Dans son avis de mars 2018 sur les nouvelles techniques d'amélioration des plantes, le comité d'éthique de l'INRA – Institut national de la recherche agronomique –, du CIRAD – Centre de coopération internationale en recherche agronomique – et de l'IFREMER – Institut français de recherche pour l'exploitation de la mer – recommande à la fois d'être vigilant quant aux formes d'agriculture d'économie et de société que prépare l'édition des génomes végétaux, et de réserver une ouverture dans les approches et les thématiques de recherche, de manière à explorer aussi les ressources offertes par des techniques alternatives. À cet égard, je peux aller dans votre sens, monsieur le député.

Plus globalement, se pose la question de notre agriculture de demain : sommes-nous prêts collectivement à accepter certaines de ces techniques pour contribuer à la réduction des produits phytosanitaires et ainsi promouvoir une agriculture plus durable ? Ce débat devra avoir lieu prochainement, en intégrant les enjeux scientifiques, techniques, environnementaux, sociétaux et éthiques. Votre question est vraiment une question d'actualité ; je vous en remercie.

M. le président. La parole est à M. Gérard Menuel.

M. Gérard Menuel. Monsieur le ministre, je partage plusieurs observations que vous venez de formuler, notamment concernant la recherche privée à travers la mécanisation, qui doit être soutenue. Je me permets toutefois d'insister sur la recherche variétale, qui permettra de limiter fortement l'usage de la phytopharmacie en agriculture. Cette recherche a besoin de soutien. Or l'actualité nous a montré que des faucheurs allaient briser la recherche nationale de grands groupes coopératifs ou privés ; il faudra mettre fin à ces comportements.

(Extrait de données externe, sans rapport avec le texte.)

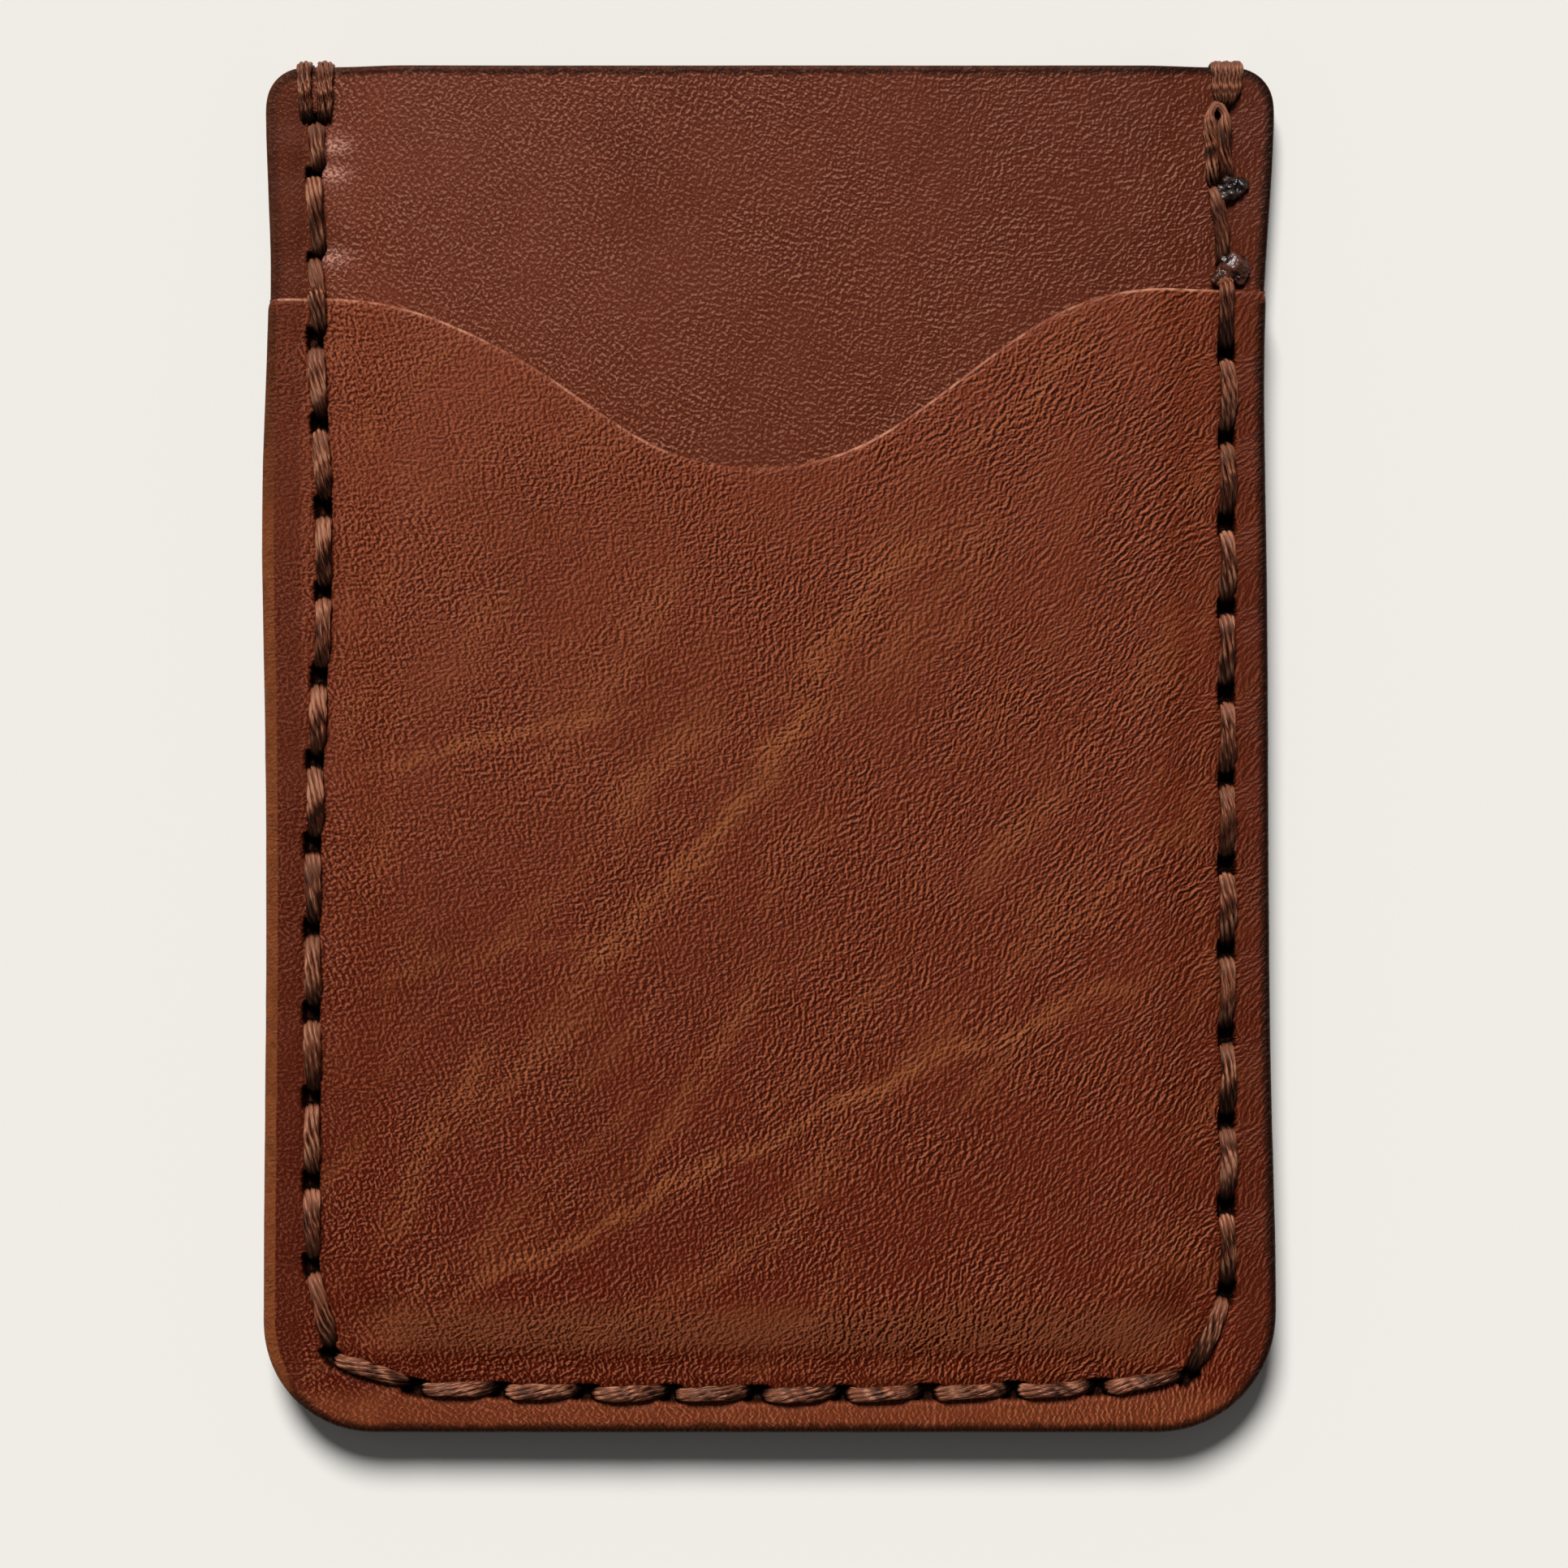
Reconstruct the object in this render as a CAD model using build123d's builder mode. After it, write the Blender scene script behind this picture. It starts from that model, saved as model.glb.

Quant au débat sur les OGM, nous l'avons eu par le passé, et je crois qu'il est maintenant totalement dépassé. Il est derrière nous, mais devant nous se lève la problématique de la mutagénèse. La recherche doit également s'engager sur ce secteur.

M. Didier Guillaume, ministre. Tout à fait !

M. Gérard Menuel. Je rappelle que la mutagénèse n'a rien à voir avec les OGM, car aucun apport en matériel génétique extérieur ne vient modifier les nouvelles plantes.